* SOURCE RECORDS *
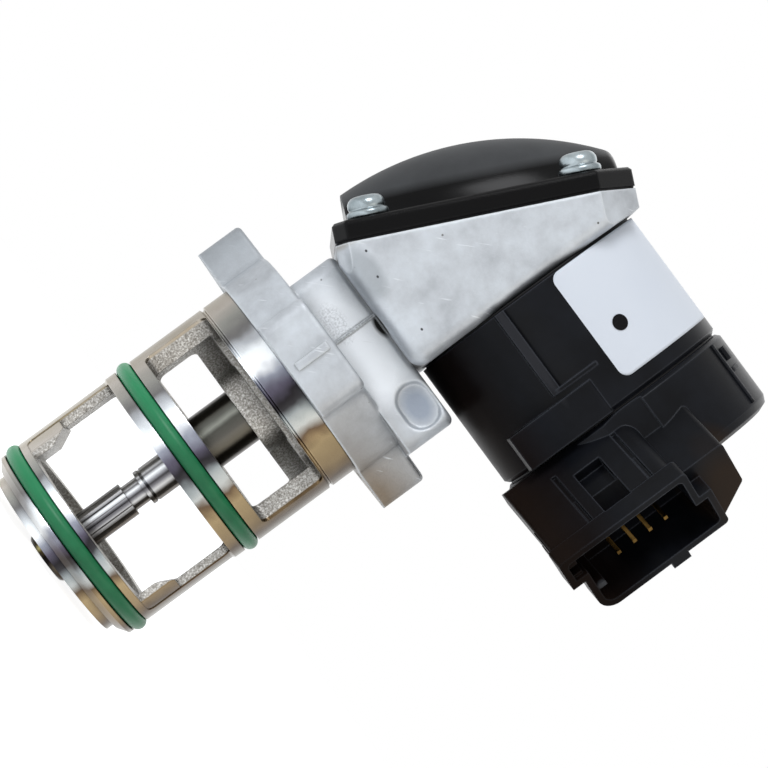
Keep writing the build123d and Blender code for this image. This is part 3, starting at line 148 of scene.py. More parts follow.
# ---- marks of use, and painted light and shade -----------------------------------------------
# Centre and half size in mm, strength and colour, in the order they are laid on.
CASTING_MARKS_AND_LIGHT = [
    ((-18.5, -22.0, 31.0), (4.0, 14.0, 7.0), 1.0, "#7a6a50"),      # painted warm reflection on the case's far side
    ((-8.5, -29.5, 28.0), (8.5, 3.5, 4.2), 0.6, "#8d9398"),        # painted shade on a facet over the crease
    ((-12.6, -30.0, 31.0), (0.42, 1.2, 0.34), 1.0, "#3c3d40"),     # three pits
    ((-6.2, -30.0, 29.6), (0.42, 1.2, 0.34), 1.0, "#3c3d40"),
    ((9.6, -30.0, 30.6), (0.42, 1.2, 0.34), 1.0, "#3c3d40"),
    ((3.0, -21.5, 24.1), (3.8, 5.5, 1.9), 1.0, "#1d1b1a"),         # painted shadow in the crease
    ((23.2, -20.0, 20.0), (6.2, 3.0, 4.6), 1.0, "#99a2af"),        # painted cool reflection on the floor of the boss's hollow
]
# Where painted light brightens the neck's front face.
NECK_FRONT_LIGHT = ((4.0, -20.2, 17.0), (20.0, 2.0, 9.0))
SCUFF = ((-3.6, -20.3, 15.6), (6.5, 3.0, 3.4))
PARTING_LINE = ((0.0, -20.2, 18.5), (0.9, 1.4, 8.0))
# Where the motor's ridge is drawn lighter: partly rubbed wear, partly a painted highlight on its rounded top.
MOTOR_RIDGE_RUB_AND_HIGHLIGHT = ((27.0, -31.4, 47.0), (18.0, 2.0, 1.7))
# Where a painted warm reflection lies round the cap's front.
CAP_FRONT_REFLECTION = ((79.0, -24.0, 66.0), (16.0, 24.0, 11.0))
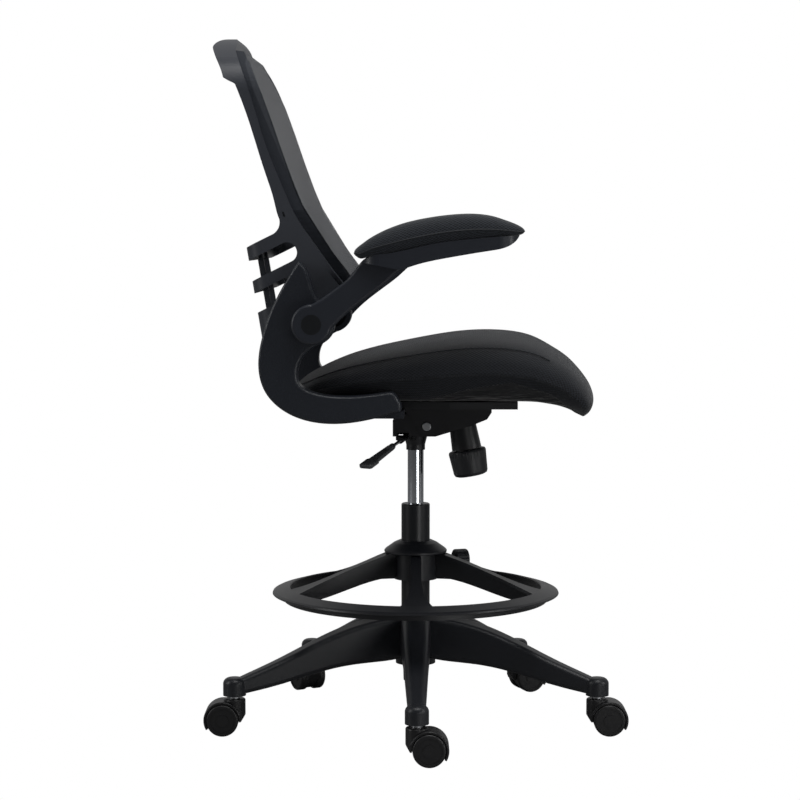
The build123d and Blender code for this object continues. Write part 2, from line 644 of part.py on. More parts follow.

* WHAT THE EXERCISE ASKS *
Each record must be returned exactly as it is written.

* FULL ANSWER *
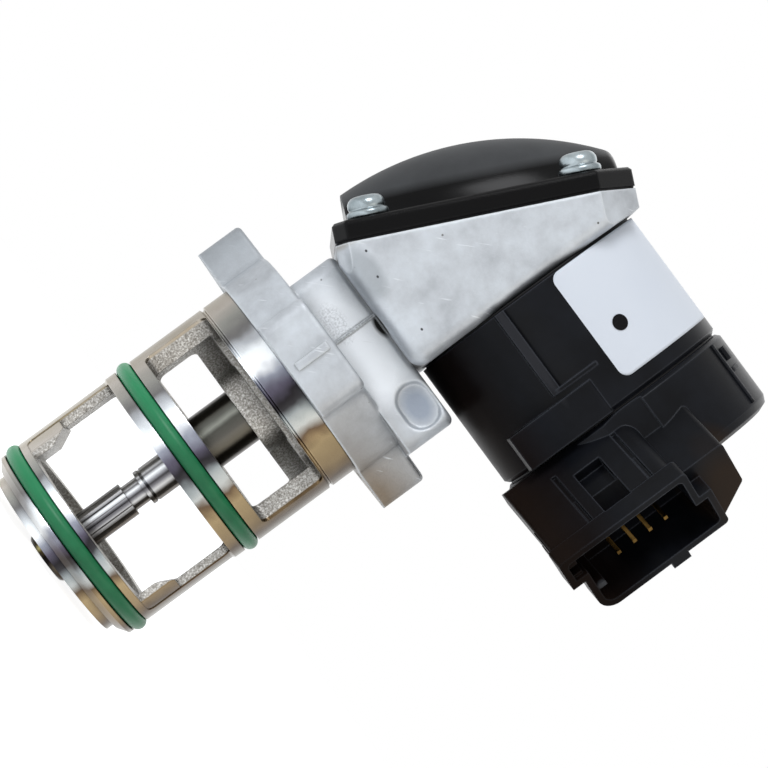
Keep writing the build123d and Blender code for this image. This is part 3, starting at line 148 of scene.py. More parts follow.
# ---- marks of use, and painted light and shade -----------------------------------------------
# Centre and half size in mm, strength and colour, in the order they are laid on.
CASTING_MARKS_AND_LIGHT = [
    ((-18.5, -22.0, 31.0), (4.0, 14.0, 7.0), 1.0, "#7a6a50"),      # painted warm reflection on the case's far side
    ((-8.5, -29.5, 28.0), (8.5, 3.5, 4.2), 0.6, "#8d9398"),        # painted shade on a facet over the crease
    ((-12.6, -30.0, 31.0), (0.42, 1.2, 0.34), 1.0, "#3c3d40"),     # three pits
    ((-6.2, -30.0, 29.6), (0.42, 1.2, 0.34), 1.0, "#3c3d40"),
    ((9.6, -30.0, 30.6), (0.42, 1.2, 0.34), 1.0, "#3c3d40"),
    ((3.0, -21.5, 24.1), (3.8, 5.5, 1.9), 1.0, "#1d1b1a"),         # painted shadow in the crease
    ((23.2, -20.0, 20.0), (6.2, 3.0, 4.6), 1.0, "#99a2af"),        # painted cool reflection on the floor of the boss's hollow
]
# Where painted light brightens the neck's front face.
NECK_FRONT_LIGHT = ((4.0, -20.2, 17.0), (20.0, 2.0, 9.0))
SCUFF = ((-3.6, -20.3, 15.6), (6.5, 3.0, 3.4))
PARTING_LINE = ((0.0, -20.2, 18.5), (0.9, 1.4, 8.0))
# Where the motor's ridge is drawn lighter: partly rubbed wear, partly a painted highlight on its rounded top.
MOTOR_RIDGE_RUB_AND_HIGHLIGHT = ((27.0, -31.4, 47.0), (18.0, 2.0, 1.7))
# Where a painted warm reflection lies round the cap's front.
CAP_FRONT_REFLECTION = ((79.0, -24.0, 66.0), (16.0, 24.0, 11.0))
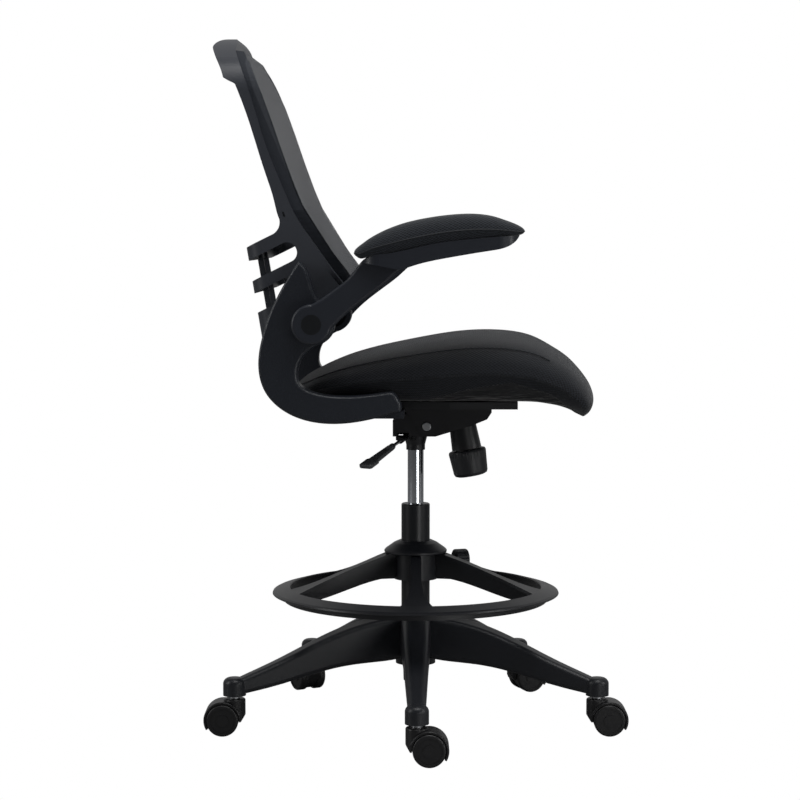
The build123d and Blender code for this object continues. Write part 2, from line 644 of part.py on. More parts follow.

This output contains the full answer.